------ LISTING

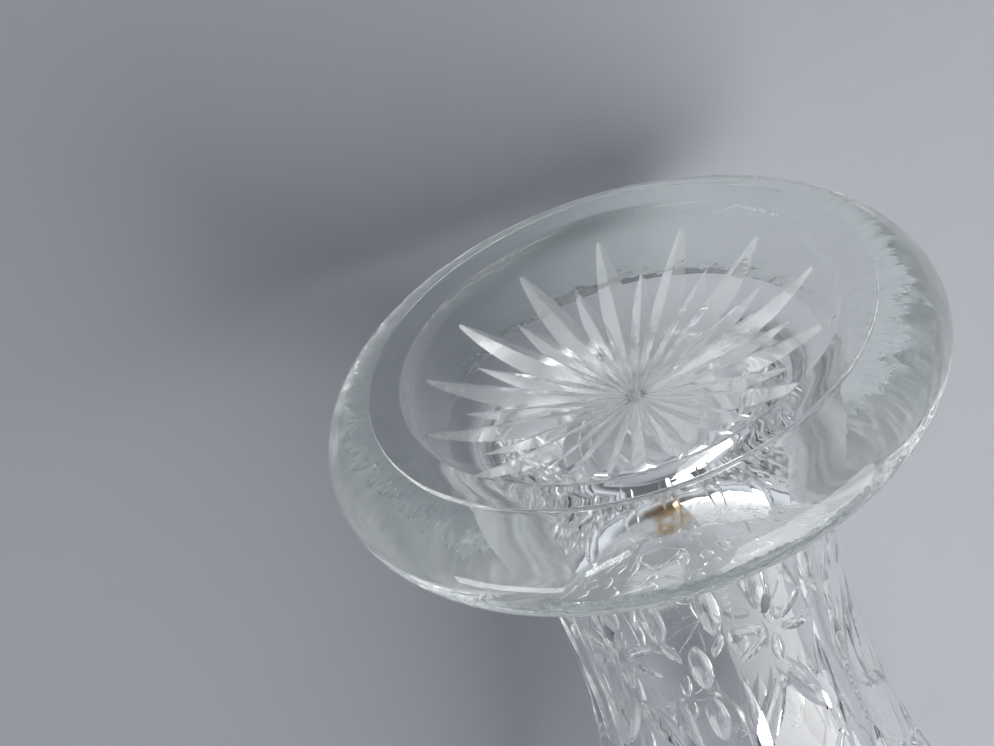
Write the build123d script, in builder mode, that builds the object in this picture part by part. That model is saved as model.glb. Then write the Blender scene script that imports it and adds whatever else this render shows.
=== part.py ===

------------
------ LISTING

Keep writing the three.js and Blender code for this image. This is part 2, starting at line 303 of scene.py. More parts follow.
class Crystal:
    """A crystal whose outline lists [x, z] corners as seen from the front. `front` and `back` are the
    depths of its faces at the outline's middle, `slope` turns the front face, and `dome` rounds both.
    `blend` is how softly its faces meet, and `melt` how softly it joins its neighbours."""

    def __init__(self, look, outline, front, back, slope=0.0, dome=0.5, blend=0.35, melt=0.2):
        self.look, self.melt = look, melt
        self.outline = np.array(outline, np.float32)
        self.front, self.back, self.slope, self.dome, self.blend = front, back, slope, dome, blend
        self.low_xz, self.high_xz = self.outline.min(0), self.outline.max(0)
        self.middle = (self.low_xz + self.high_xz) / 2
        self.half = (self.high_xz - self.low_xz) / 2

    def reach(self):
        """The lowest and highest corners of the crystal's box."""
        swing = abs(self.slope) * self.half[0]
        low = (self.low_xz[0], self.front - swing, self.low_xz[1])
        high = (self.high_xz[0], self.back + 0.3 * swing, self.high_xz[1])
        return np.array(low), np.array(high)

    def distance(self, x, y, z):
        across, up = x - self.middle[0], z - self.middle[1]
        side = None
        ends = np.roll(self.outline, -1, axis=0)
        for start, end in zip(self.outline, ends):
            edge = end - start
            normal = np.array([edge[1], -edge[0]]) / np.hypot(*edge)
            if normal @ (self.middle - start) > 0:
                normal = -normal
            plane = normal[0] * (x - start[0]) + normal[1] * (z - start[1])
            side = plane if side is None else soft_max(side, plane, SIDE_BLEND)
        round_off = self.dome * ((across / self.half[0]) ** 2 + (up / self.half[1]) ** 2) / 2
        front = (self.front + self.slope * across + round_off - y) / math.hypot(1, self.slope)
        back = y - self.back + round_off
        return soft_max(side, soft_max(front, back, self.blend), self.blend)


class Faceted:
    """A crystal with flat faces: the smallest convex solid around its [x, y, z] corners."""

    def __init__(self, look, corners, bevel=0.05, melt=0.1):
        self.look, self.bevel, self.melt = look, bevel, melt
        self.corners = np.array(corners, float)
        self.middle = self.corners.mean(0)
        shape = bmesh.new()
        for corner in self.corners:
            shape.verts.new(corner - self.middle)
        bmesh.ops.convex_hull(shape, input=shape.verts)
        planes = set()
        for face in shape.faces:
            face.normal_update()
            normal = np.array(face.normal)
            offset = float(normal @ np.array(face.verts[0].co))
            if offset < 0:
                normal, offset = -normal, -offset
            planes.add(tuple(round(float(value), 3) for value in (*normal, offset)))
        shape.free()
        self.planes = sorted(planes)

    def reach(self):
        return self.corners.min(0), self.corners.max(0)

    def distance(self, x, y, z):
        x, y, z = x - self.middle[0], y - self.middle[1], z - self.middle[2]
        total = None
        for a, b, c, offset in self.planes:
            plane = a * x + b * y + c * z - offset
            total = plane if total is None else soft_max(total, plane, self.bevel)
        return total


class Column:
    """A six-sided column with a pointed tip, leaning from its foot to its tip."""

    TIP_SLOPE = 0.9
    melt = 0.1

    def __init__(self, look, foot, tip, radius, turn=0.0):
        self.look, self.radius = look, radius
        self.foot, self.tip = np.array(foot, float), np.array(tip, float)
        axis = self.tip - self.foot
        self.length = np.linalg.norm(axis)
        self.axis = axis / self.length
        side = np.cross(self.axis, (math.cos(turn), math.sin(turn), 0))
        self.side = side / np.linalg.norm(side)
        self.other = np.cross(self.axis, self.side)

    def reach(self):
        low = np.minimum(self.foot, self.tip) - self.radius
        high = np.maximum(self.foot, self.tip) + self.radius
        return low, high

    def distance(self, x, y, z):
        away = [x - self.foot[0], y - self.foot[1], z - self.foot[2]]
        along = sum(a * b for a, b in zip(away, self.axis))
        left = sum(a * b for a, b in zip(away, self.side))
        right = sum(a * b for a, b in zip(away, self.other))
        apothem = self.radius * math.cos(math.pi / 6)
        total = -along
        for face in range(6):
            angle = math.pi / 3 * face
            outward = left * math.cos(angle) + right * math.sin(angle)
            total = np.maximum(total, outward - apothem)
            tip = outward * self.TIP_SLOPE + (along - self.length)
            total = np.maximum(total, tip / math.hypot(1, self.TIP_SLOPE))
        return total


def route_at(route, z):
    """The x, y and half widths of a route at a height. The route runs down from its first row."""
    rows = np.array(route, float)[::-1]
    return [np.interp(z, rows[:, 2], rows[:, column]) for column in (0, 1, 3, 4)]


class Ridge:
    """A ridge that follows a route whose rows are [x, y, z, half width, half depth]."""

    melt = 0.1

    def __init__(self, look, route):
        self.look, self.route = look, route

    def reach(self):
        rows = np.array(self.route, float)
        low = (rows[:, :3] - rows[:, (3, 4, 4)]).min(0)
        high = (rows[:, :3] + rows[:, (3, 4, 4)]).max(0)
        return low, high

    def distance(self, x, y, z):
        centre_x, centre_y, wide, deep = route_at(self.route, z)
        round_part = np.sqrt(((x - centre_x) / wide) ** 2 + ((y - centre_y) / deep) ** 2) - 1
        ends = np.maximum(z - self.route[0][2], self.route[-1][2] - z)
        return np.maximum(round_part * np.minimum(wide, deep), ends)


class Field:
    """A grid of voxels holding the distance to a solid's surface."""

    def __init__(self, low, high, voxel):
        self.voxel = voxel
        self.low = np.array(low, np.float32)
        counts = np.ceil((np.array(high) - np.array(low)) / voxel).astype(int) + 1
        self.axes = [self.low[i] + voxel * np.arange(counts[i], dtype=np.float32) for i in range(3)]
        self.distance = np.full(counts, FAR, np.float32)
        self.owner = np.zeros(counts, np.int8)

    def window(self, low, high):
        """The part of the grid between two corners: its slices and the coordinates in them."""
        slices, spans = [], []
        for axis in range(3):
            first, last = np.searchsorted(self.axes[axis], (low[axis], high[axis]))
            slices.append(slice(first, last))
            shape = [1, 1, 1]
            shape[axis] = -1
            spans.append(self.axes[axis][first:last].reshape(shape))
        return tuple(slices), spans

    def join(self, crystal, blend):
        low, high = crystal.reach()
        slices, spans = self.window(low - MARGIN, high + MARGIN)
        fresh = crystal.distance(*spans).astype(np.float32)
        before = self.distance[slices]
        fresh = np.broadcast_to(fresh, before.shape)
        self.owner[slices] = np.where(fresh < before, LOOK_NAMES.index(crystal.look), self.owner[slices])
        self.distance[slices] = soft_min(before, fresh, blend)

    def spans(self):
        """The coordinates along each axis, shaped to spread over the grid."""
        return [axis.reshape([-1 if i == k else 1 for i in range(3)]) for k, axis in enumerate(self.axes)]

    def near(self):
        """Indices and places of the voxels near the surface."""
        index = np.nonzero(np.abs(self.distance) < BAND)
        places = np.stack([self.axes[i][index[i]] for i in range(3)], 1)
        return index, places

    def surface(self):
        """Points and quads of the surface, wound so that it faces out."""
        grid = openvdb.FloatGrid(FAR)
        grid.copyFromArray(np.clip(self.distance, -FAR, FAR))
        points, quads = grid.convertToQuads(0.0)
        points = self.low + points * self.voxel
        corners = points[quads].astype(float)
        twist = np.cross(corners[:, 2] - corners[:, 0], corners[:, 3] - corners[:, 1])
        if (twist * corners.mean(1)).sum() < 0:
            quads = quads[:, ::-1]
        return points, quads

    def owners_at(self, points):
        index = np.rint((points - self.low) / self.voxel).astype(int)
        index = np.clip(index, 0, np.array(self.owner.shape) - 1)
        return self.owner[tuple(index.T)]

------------

- _EXERCISE BRIEF_
State how many lines of the listing hold the string "that"; reply with the number and nothing else.

- _ANSWER TO THIS TASK_
3